- Born: 1965 (age 60–61) Red Bank, New Jersey
- Education: University of Michigan (Ph.D.) Princeton University
- Awards: Ruth Lyttle Satter Prize in Mathematics (2001) Elected to US National Academy of Sciences (2019) Elected to American Academy of Arts and Sciences (2021)
- Scientific career
- Fields: Mathematics
- Workplaces: University of Michigan
- Thesis: Tight Closure of Parameter Ideals and F-Rationality (1993)
- Doctoral advisor: Mel Hochster
- Doctoral students: Chelsea Walton

= Karen E. Smith =

American mathematician

Karen Ellen Smith (born 1965 in Red Bank, New Jersey) is an American mathematician, specializing in commutative algebra and algebraic geometry. She completed her bachelor's degree in mathematics at Princeton University before earning her PhD in mathematics at the University of Michigan in 1993. Currently she is the Keeler Professor of Mathematics at the University of Michigan. In addition to being a researcher in algebraic geometry and commutative algebra, Smith with others wrote the textbook An Invitation to Algebraic Geometry.

==Biography==
Smith graduated in 1987 with a bachelor's degree in mathematics from Princeton University, where she was influenced in her freshman year by Charles Fefferman. She was a high school mathematics teacher in the academic year 1987/1988. In 1988 she became a graduate student at the University of Michigan, where in 1993 she earned her PhD with thesis Tight closure of parameter ideals and f-rationality under the supervision of Melvin Hochster. In the academic year 1993–1994 she was a postdoc at Purdue University working with Craig Huneke. In 1994 she became a C.L.E. Moore Instructor and then an associate professor at MIT. Since 1997 she has been a professor at the University of Michigan.

In 1991 she married the Finnish mathematician Juha Heinonen. He died in 2007.

==Honors==
In 2001 Smith won the Ruth Lyttle Satter Prize in Mathematics for her development of tight closure methods, introduced by Hochster and Huneke, in commutative algebra and her application of these methods in algebraic geometry. The prize committee specifically cited her papers "Tight closure of parameter ideals" (Inventiones Mathematicae 1994), "F-rational rings have rational singularities" (American J. Math. 1997, and, with Gennady Lyubeznik, "Weak and strong F-regularity are equivalent in graded rings" (American J. Math., 1999).
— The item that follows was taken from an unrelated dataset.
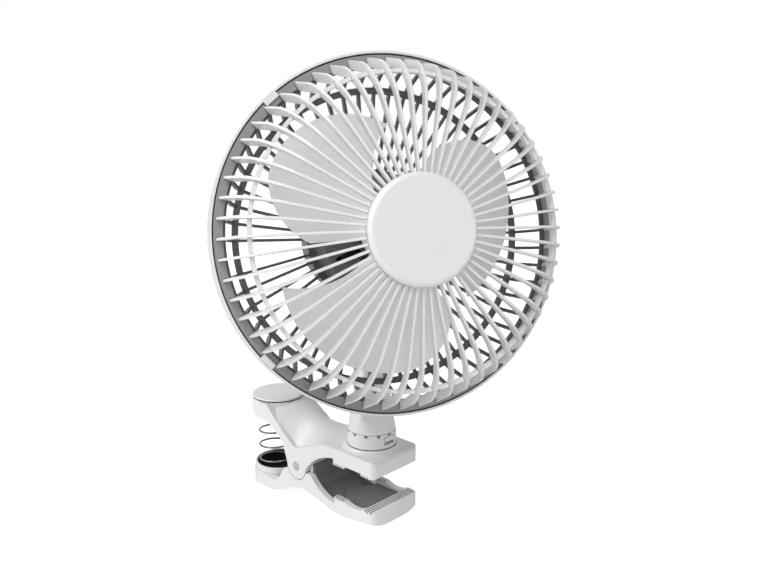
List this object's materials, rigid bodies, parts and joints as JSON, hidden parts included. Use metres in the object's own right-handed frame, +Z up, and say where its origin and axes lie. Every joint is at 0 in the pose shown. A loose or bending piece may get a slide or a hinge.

In addition to the Satter Prize, Smith was the recipient of a 1997 Sloan Research Fellowship, a Fulbright award, and a University of Michigan Faculty Recognition Award for outstanding contributions as a teacher, scholar and member of the University community.

In 1996, Smith was the first recipient of the Etta Z. Falconer Award, where she presented the lecture "Calclulus mod p."

Smith was selected to give the 2015 Earle Raymond Hedrick Lectures at the Mathematical Association of America's MathFest. Smith was chosen to give the Association for Women in Mathematics-American Mathematical Society 2016 Noether Lecture at the Joint Mathematics Meetings.

In 2015 she was elected as a fellow of the American Mathematical Society "for contributions to commutative algebra and algebraic geometry." She was named MSRI Clay Senior Scholar for 2012-2013. In 2019, she was elected to the National Academy of Sciences. The Association for Women in Mathematics has included her in the 2020 class of AWM Fellows for "her tireless support of women in mathematics; throughout her career, she has officially and unofficially mentored numerous female mathematicians at every level from undergraduate to full professor; she continues to be an incredibly strong role model for women everywhere". She was elected to the American Academy of Arts and Sciences in 2021.

== Books ==
- An Invitation to Algebraic Geometry (with Lauri Kahanpää, Pekka Kekäläinen, and William Traves, Universitext, Springer, 2000 and 2004).
- Rational and Nearly Rational Varieties (with János Kollár and Alessio Corti, Cambridge Studies in Advanced Mathematics 92, Cambridge University Press, 2004).